×

Three spending shifts: How the Government can propel person-centred funding

September 20, 2024   By Grace Duffy, Bridges Outcomes Partnership

The outdated siloed approach to public services is failing to meet today’s complex challenges. Rethinking public spending can unlock impactful, person-centred solutions without requiring additional funding. Grace Duffy from Bridges Outcome Partnerships on the three shifts we need.

There is a growing consensus that the traditional siloed, deficit-based model of public services is unsuitable for solving society’s most complex problems.

There is also growing consensus around the ‘What’ we need to improve: more relational and strengths-based support, more prevention, and more place-based approaches. But to make this a reality, we now need to focus on the ‘How’.  

It may be the recovering Civil Servant in me, but I believe we need to look at the structural systemic factors which are setting us up to fail, to understand how to create the conditions for success.

Informed by my experience in central government and at Bridges Outcomes Partnerships, I have identified three key shifts in public spending rules that would help create the conditions for making person-centred funding a reality.  

  1. Liberate front-line teams:  From Inputs to Shared Outcomes

    Despite its strengths, the prevailing siloed, inputs-based model for public service delivery is failing to improve the lives of vulnerable people and is achieving poor value for public money. That’s because today’s complex societal problems don’t fit neatly into policy siloes, and one size will not fit all. Focusing on immediate needs and tackling problems in isolation means we treat symptoms, not underlying causes, so problems recur.

    Greater personalisation and strengths-based approaches are needed for people to make meaningful, sustainable changes in their lives. Yet we typically contract services with tightly defined specifications of inputs and activities which can effectively inhibit personalisation and delivery innovation.

    Instead, commissioning should focus on outcomes and the shared goals, namely making meaningful, lasting, positive changes in people’s lives. We should trust front-line teams to exercise their judgement and do what is best for the individual in front of them, rather than demand strict adherence to a service specification. This freedom is essential for relational working, and in our experience, leads to more fulfilling roles and higher staff retention.

    Please see BOP’s People Powered Partnerships for more information on how focusing on outcomes can transform delivery.
  2. Invest in prevention:  From rigid, annual budgets to flexible, long-term funding

    The current system is too rigid and short-term. The government’s commitment to issuing block grants for Combined Authorities (CA) and three-year settlements for Local Authorities (LA) is a necessary but far from sufficient reform.
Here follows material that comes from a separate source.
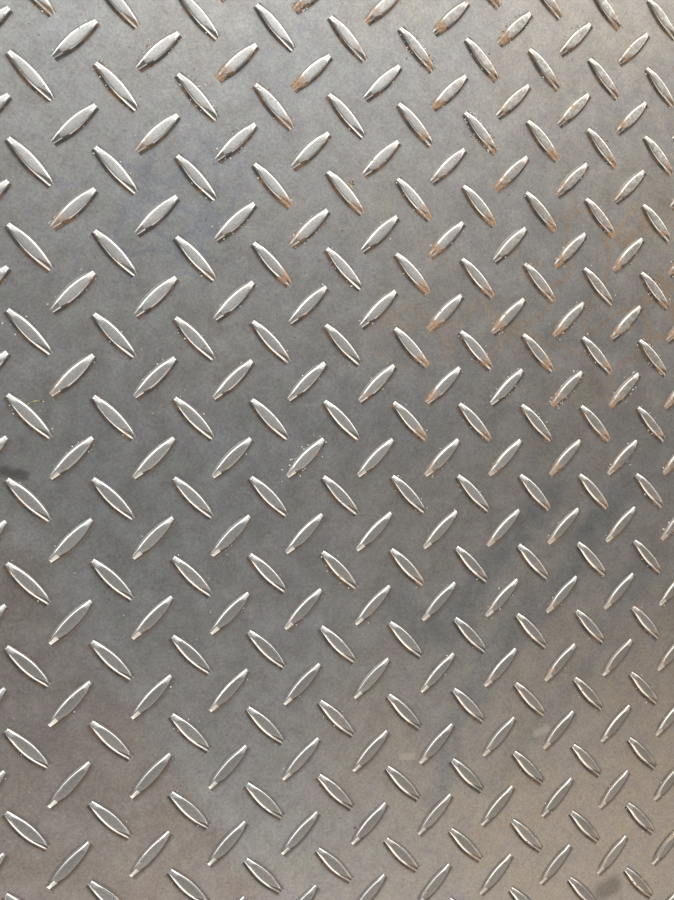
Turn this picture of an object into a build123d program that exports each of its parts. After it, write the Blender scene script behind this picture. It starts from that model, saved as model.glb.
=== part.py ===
from build123d import *
from math import cos, floor, radians, sin
import os

# Checker plate: steel floor plate, hot rolled with raised lugs on one side and sheared to a stock
# size. It lies flat with its smooth side on Z = 0 and its lugs up, and the origin is under its
# middle. X and Y run along the sheared edges. All sizes are in millimetres and degrees.

# The sheared piece
plate_length = 500.0
plate_width = 500.0
base_thickness = 5.0

# The rolled pattern: two equal square grids of lugs that lean opposite ways
lug_pitch = 35.0
lug_lean = 45.0

# One lug: a slim boat shape with blunt ends, which slopes in from its foot to its flat crown
lug_height = 1.5
foot_length = 24.2
foot_width = 5.8
foot_middle_length = 7.0
foot_end_width = 2.4
crown_length = 17.0
flank_slope = 35.0

# Each long side of a lug bulges, in three flats: one along the middle and one towards each end.
# The outline is drawn out to a point at both ends, and the ramps cut the points off.
crown_level = base_thickness + lug_height
middle, side = foot_middle_length / 2, foot_width / 2
foot_tip, foot_end, crown_tip = foot_length / 2, foot_end_width / 2, crown_length / 2
point = foot_tip + foot_end * (foot_tip - middle) / (side - foot_end)

with BuildPart() as lug:
    with BuildSketch(Plane.XY.offset(base_thickness)):
        Polygon(
            (-point, 0), (-middle, -side), (middle, -side), (point, 0), (middle, side), (-middle, side),
            align=None,
        )
    extrude(amount=lug_height, taper=flank_slope)
    # Seen from the side, both ends of the lug are straight ramps up to the crown.
    with BuildSketch(Plane.XZ.offset(-side)):
        Polygon(
            (-foot_tip, base_thickness), (foot_tip, base_thickness),
            (crown_tip, crown_level), (-crown_tip, crown_level),
            align=None,
        )
    extrude(amount=foot_width, mode=Mode.INTERSECT)

# How far a turned lug reaches from its own middle along X and along Y
lean = radians(lug_lean)
reach_x = (foot_length * cos(lean) + foot_width * sin(lean)) / 2
reach_y = (foot_length * sin(lean) + foot_width * cos(lean)) / 2


def odd_count(side, reach):
    """Lugs in a row that touch a side of this length, with one lug on the middle of the plate."""
    return 2 * floor((side / 2 + reach) / lug_pitch) + 1


def even_count(side, reach):
    """The same for a row that stands half a pitch off the middle."""
    return 2 * floor((side / 2 + reach) / lug_pitch + 0.5)


with BuildPart() as checker_plate:
    with BuildSketch():
        Rectangle(plate_length, plate_width)
    extrude(amount=base_thickness)
    # Lugs that lean to the right, one of them on the middle of the plate
    with GridLocations(
        lug_pitch, lug_pitch, odd_count(plate_length, reach_x), odd_count(plate_width, reach_y)
    ):
        add(lug.part, rotation=(0, 0, lug_lean))
    # Lugs that lean to the left, each in the middle of four of the others
    with GridLocations(
        lug_pitch, lug_pitch, even_count(plate_length, reach_x), even_count(plate_width, reach_y)
    ):
        add(lug.part, rotation=(0, 0, -lug_lean))
    # The shear cuts the lugs on the border flush with the edge.
    with BuildSketch():
        Rectangle(plate_length, plate_width)
    extrude(amount=crown_level, mode=Mode.INTERSECT)

checker_plate.part.label = "checker_plate"
os.makedirs("parts", exist_ok=True)
export_step(checker_plate.part, "parts/checker_plate.step")
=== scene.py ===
import math
import random

import bpy
import bmesh
from mathutils import Matrix, Vector
from mathutils.geometry import delaunay_2d_cdt


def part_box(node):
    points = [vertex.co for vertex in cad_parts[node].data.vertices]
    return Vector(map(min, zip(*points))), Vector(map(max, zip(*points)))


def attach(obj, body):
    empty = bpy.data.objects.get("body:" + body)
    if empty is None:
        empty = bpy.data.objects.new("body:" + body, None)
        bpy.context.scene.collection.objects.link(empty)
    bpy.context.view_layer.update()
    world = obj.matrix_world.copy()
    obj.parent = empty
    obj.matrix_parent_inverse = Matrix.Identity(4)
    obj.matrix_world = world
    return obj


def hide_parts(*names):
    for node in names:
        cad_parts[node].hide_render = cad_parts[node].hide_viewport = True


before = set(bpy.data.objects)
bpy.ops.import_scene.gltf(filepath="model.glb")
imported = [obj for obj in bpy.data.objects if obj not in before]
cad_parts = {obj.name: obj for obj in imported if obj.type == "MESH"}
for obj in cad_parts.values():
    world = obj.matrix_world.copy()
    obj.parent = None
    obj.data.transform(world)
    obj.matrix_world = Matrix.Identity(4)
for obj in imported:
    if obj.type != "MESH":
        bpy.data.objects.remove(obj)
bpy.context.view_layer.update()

# Sizes are in millimetres until MM turns them into metres.
MM = 0.001
NODE = "checker_plate"
_, HIGH = (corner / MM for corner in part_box(NODE))
HALF_X, HALF_Y = HIGH.x, HIGH.y

# The rolled pattern
PITCH = 35.0
LUG_HEIGHT = 1.5
BASE_TOP = HIGH.z - LUG_HEIGHT
CELL = PITCH / math.sqrt(2)

# One lug: its worn shoulder is SHOULDER_SIDE from the lug's axis in the middle and SHOULDER_END at
# the tips. SHOULDER_REACH and SHOULDER_CURVE say how it runs from one to the other.
TIP, SHOULDER_SIDE, SHOULDER_END = 12.1, 2.2, 0.7
SHOULDER_REACH, SHOULDER_CURVE = TIP + 0.5, 1.4
# A flank rises at an angle of FLANK. It is rounded over SHOULDER each way, about an edge that lies
# SHOULDER_OUT outside the worn shoulder, and its toe lies FLARE further out. All three are smaller
# where the lug is lower than FULL_SIZE_UP.
FLANK = math.radians(60)
ROUNDING = (FLANK, math.radians(40), math.radians(20), 0.0)
SHOULDER, SHOULDER_OUT, FLARE = 0.75, 0.16, 0.15
FULL_SIZE_UP = 1.0
FLANK_POINTS = len(ROUNDING) + 1
# Where the two end ramps start, as distances from the lug's middle on its two sides. The lower ramp
# depends on which way the lug's ramps are twisted.
UPPER_RAMP = (7.8, 9.2)
LOWER_RAMP = {-1: (5.0, 10.2), 1: (5.0, 8.8)}
# Half the length of the bend above a ramp, the height at the foot of the ramp, and how far the toe
# of the blunt tip lies beyond it
RAMP_BEND, TIP_HEIGHT, TOE = 0.6, 0.45, 0.3
# How far the rows of points across a lug are from its middle
STATIONS = (0.0, 2.8, 5.2, 6.7, 8.1, 9.3, 10.4, 11.3, 11.9)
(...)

Council budgets are strictly annualised, and there is little flexibility. This works against preventative services, which typically require several years to be effective. Currently, services often need to be recommissioned annually, with huge administrative burdens and human resource challenges. This can force a focus on shorter-term activities for reporting within the year instead of long-term, meaningful outcomes.

    Instead, we could provide certainty through multi-year budgets and allow flexibility across financial years so local authorities can commission services for longer, improving efficacy and efficiency. And we could provide the means for LAs and CAs to invest in preventative and demand reduction measures, for example, through a special ‘prevention’ budget category in addition to ‘capital’ and ‘resource’. Together these simple changes could transform commissioning – reducing demand, increasing value and helping to create sustainable services.  
  3. Effective partnering between central and local government: From siloed, competitive pots to holistic, strategic co-commissioning

    The groups served poorly by existing public services often have multi-faceted and complex challenges that do not fit squarely into any department’s (or local government’s) priority spending areas.  For example, violence against women and girls involves physical and mental health services, criminal justice, education, housing, children’s services – each has an important part to play, but they must be truly aligned in order to be effective. Helping them requires co-payment between the silos of the State which they impact in the longer term.

    The current siloed system means uncertainty and additional bureaucracy for delivery teams, and sub-optimal services designed around individual aspects of multi-faceted problems. The last government’s highly competitive approach to funding wasted many people’s time and often meant additional funding often went to the best-resourced LAs.

    Instead, we could build on the success of Life Chance Fund, which aligned interests between central and local government by jointly paying for agreed outcomes; and go further by pooling budgets from departments seeking to tackle different aspects of societal challenges into a central Missions Outcomes Fund. This Fund could then tackle challenges holistically, and provide strategic, joined-up funding to commission services in priority mission areas.

These three shifts alone are insufficient – they deal with the mechanics of reform and need to be supported by changes in mindset and skillset. But they are necessary for creating the conditions for place-based, personalised and holistic services.

The great thing is that they don’t require additional funding. All they require is a change in approach.